In 2017, two-dimensional time-resolved thermal distribution (dynamic thermal flow) of heated water in a cubic cell was successfully observed by utilizing high-sensitive phase-contrast X-ray imaging*2 method using X-ray interferometer developed by Hitachi.*3 In addition, thermal distribution of metallic sample such as aluminum plate was also successfully obtained.*4 To perform three-dimensional thermal observation, we developed a three-dimensional thermal observation system consisting of inner tube with heater, rotational table for inner tube, and outer cubic cell, and added to the phase-contrast X-ray imaging system dedicated in the beamline BL14C of the Photon Factory in KEK. Demonstrative three-dimensional thermal distribution of the water during heating in the inner tube was successfully obtained for the first time in the world.

Hitachi will continue to improve the safety and reliability of electrical devices such as power semiconductor devices and battery by optimization of thermal design and development of advanced thermal control by applying the developed method.

The results were published in the 23th August 2018 issue of Scientific Reports.*5

The new technology developed

1. Technology for X-ray thermography

Electron density of object changes with increasing of temperatures by thermal expansion. However, the changes are very small (<10-5/K), and cannot be detected by using conventional X-ray computed tomography (CT). We applied high-sensitive X-ray interferometry which detects phase-shift caused by sample using X-ray interferometer*6, and made three-dimensional thermal observation possible. The temperature resolution was attained to 2 degree owing to the high sensitivity (<mg/cm3) of the interferometry.

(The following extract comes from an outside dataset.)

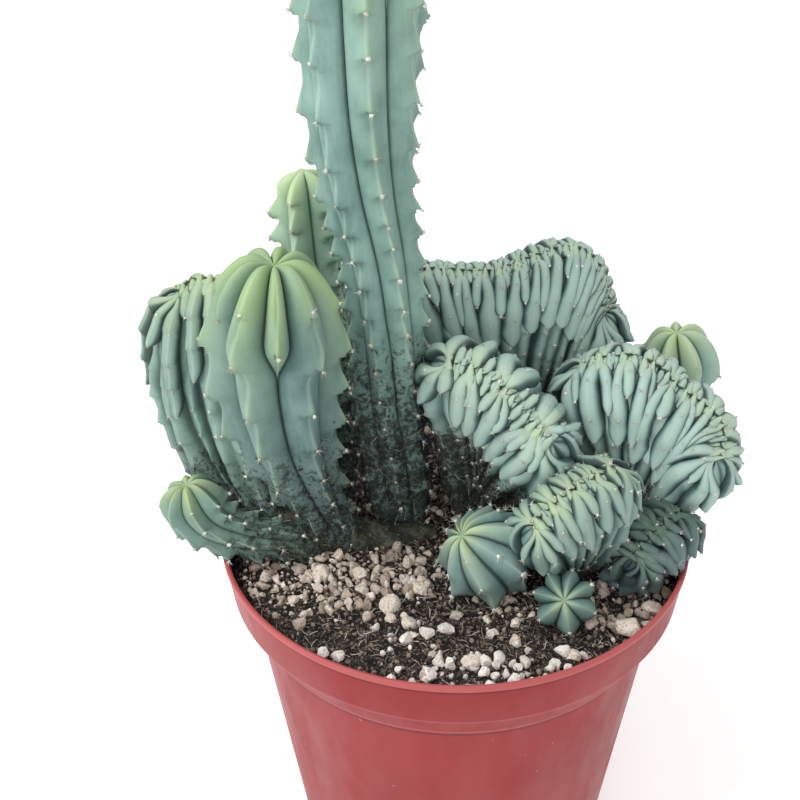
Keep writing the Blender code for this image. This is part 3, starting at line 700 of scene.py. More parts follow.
# All cushions, as (place, the way it faces, size). Section by section, the pieces add theirs.
cushions = []


def stem(name, neck, axis, births, turns, marks, groove, tooth, dome, surface, slot, youth=0.03, grime=0.05,
         settled=0.0, roundness=1.3, young_roundness=1.8, phases=None, puff=0.0, dimple=0.0, slim=0.66,
         cushion_size=0.72, calm=0.022):
    """A ribbed stem along an axis of (x, y, z, crest radius) points over its neck.

    `births` gives the share of the length at which each rib starts, negative for one that reaches
    the base, and `slim` how wide the late ones are beside the others. `turns` are the first rib's
    directions in degrees, evenly spaced from the base to the tip. `marks` are the cushions' places
    below the tip, and `phases` how far each rib's are shifted, as a share of the gap. `groove` is
    the grooves' radius as a share of the crests', `roundness` and `young_roundness` say how broad
    the crests are below and at the tip, and `tooth` is the height of a cushion's tooth, which is
    full from `calm` below the tip. `dome` is the height of the round tip; `puff` lifts it between
    its middle and its edge, and `dimple` lowers its middle. `youth` is how far down the young
    colours reach. The dirt is full up to the height `settled` and ends at `grime`.
    """
    births = np.array(births, float)
    base = np.array((neck[0], neck[1], SOIL_TOP + NECK_RISE, neck[2]))
    axis = [base - (0, 0, NECK_DEPTH, 0), base, *axis]
    length = smooth_curve(axis, [0.0])[1]
    tilts = np.radians(np.arange(0.0, 88.0, 3.5))
    levels = np.concatenate([
        np.arange(0.0, length - dome, ROW_STEP), length - dome + dome * np.sin(tilts)
    ])
    height = levels[:, None]
    foot_rise = ease(height / FOOT_RISE)
    share = ease((height / length - births) / BIRTH_RISE)
    widths = share * np.where(births > 0, slim, 1.0)
    edges = np.hstack([np.zeros((len(levels), 1)), np.cumsum(widths, axis=1)])
    edges *= 2 * math.pi / widths.sum(axis=1, keepdims=True)
    turn = np.radians(np.interp(levels / length, np.linspace(0, 1, len(turns)), turns))
    edges += (turn - edges[:, 1] / 2)[:, None]
    middle, half = (edges[:, 1:] + edges[:, :-1]) / 2, np.diff(edges, axis=1) / 2
    angle = (middle[:, :, None] + half[:, :, None] * RIB_SPOTS).reshape(len(levels), -1)
    across = np.tile(np.abs(RIB_SPOTS), len(births))[None, :]
    width, grown_share = (np.repeat(values, len(RIB_SPOTS), axis=1) for values in (half, share))
    which = np.repeat(np.arange(len(births)), len(RIB_SPOTS))[None, :]

    on_axis = smooth_curve(axis, levels / length)[0]
    radius = on_axis[:, 3:4]
    below_tip = length - height
    marks = np.sort(length - np.array(marks, float))
    # The count of cushions passed on the way up; the cut under a tooth slants down to the groove.
    slanted = height + 0.8 * across * width * radius
    if phases is None:
        late = 0.5 * (which % 2) + 0.13 * np.sin(2.4 * which + 0.7)
    else:
        late = np.array(phases)[which]
    passed = np.interp(slanted, marks, np.arange(len(marks))) + late
    passed = passed - np.clip((marks[0] - slanted) / (marks[1] - marks[0]), 0, None)
    part = passed % 1.0
    cut = TOOTH_CUT / np.interp(levels, marks[:-1], np.diff(marks))[:, None]
    proud = np.clip(1 - part / TOOTH_BACK, 0, None) ** 1.3
    proud = np.where(part > 1 - cut, ease((part - 1 + cut) / cut), proud)
    young = np.exp(-below_tip / youth)
    rise = foot_rise * ease(below_tip / calm)
    bite = tooth * (2 * proud - 1) * (1 - across) ** 3.0 * rise * grown_share

    power = roundness + (young_roundness - roundness) * young
    ridge = (1 - across**power) * grown_share
    deep = groove + (1 - groove) * (1 - foot_rise) - 0.08 * young
    cap = np.sqrt(np.clip(1 - np.clip((height - length + dome) / dome, 0, None) ** 2, 0.0004, 1))
    crease = 0.035 * np.exp(-(((1 - across) / 0.06) ** 2)) * foot_rise
    reach = radius * (deep + (1 - deep) * ridge - crease) * cap + bite * cap

    near = smooth_curve(axis, levels / length - 0.01)[0][:, :3]
    along = unit(smooth_curve(axis, levels / length + 0.01)[0][:, :3] - near)
    front = unit(np.array((0.0, -1.0, 0.0)) + along * along[:, 1:2])
    side = np.cross(along, front)
    outward = np.cos(angle)[..., None] * front[:, None] + np.sin(angle)[..., None] * side[:, None]
    hook = 0.9 * tooth * proud**4 * (1 - across) ** 2 * rise
    lifted = puff * ridge * np.sin(math.pi * np.clip(cap, 0, 1)) - dimple * np.exp(-((cap / 0.3) ** 2))
    rings = on_axis[:, None, :3] + outward * reach[..., None] + along[:, None] * (lifted - hook)[..., None]

    glow = 0.95 * np.exp(-(((part - 0.10) / 0.22) ** 2) - (across / 0.16) ** 2) * rise
    glow = glow * np.clip(1.3 - height / length, 0.2, 1.0)
    traits = {
        "youth": np.clip(young + 0.4 * glow, 0, 1),
        # The ridge trait places the skin's painted groove shade and painted highlights.
        "ridge": (1 - across**1.2) * np.ones_like(angle),
        "grime": (1 - ease((height - settled) / (grime - settled))) * np.ones_like(angle),
        "tint": np.sin(3.1 * which + 1.3) * np.ones_like(angle),
    }
    tip = smooth_curve(axis, [1.0])[0][0][:3] - dimple * along[-1]
    piece = skin_mesh(name, rings, base[:3] - (0, 0, FOOT_DEPTH), tip, traits, surface)
    seat(piece, slot, name)

    for rib in range(len(births)):
        column = rib * len(RIB_SPOTS) + len(RIB_SPOTS) // 2
        turns_over = np.floor(passed[1:, column]) > np.floor(passed[:-1, column])
        for row in np.nonzero(turns_over)[0] + 1:
            if share[row, rib] > 0.5 and levels[row] > 0.006:
                aim = unit(outward[row, column] - 0.2 * along[row] + along[row] * (1 - cap[row]) * 1.5)
                place = rings[row, column] - 0.0002 * along[row]
                size = cushion_size * (0.8 + 0.2 * float(ease((length - levels[row]) / 0.02)))
                cushions.append((place, aim, size))
    return piece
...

2. Technology for three-dimensional observation

Three-dimensional thermal observation required an apparatus enabling rotation of the sample over 180 degrees in thermal stable condition. We developed a three-dimensional thermal observation system consisting of inner tube with heater, rotational table for inner tube, and outer cubic cell. The outer cell was made from copper and aluminum, and mounted on a huge heat sink to keep the temperature constant. The inner tube was made of polypropylene, and has a small heater to keep the temperature of water in the tube constant. The tube was attached to the rotational table and rotated inside the outer cell to perform CT measurement.

3. Technology for shorten the measurement period

By optimizing the X-ray energy and concentrating the X-ray beam to the sample, the measurement period for three-dimensional observation was shorten to 50 min.


Fig. 2: Imaging system for three-dimensional thermal observation using X-ray interferometry

Details of observed Value

1. Observation of thermal three-dimensional distribution

Thermal three-dimensional distribution of water filled in the tube was successfully obtained using the system (Fig. 1). The obtained image shows the temperature in the upper region near the heater is at its highest, decreasing as the distance from the heater increases. In addition, the temperature is almost the same value in the centre and at the edge. The temperature resolution calculated from the standard deviation in a background area is about 2 degrees.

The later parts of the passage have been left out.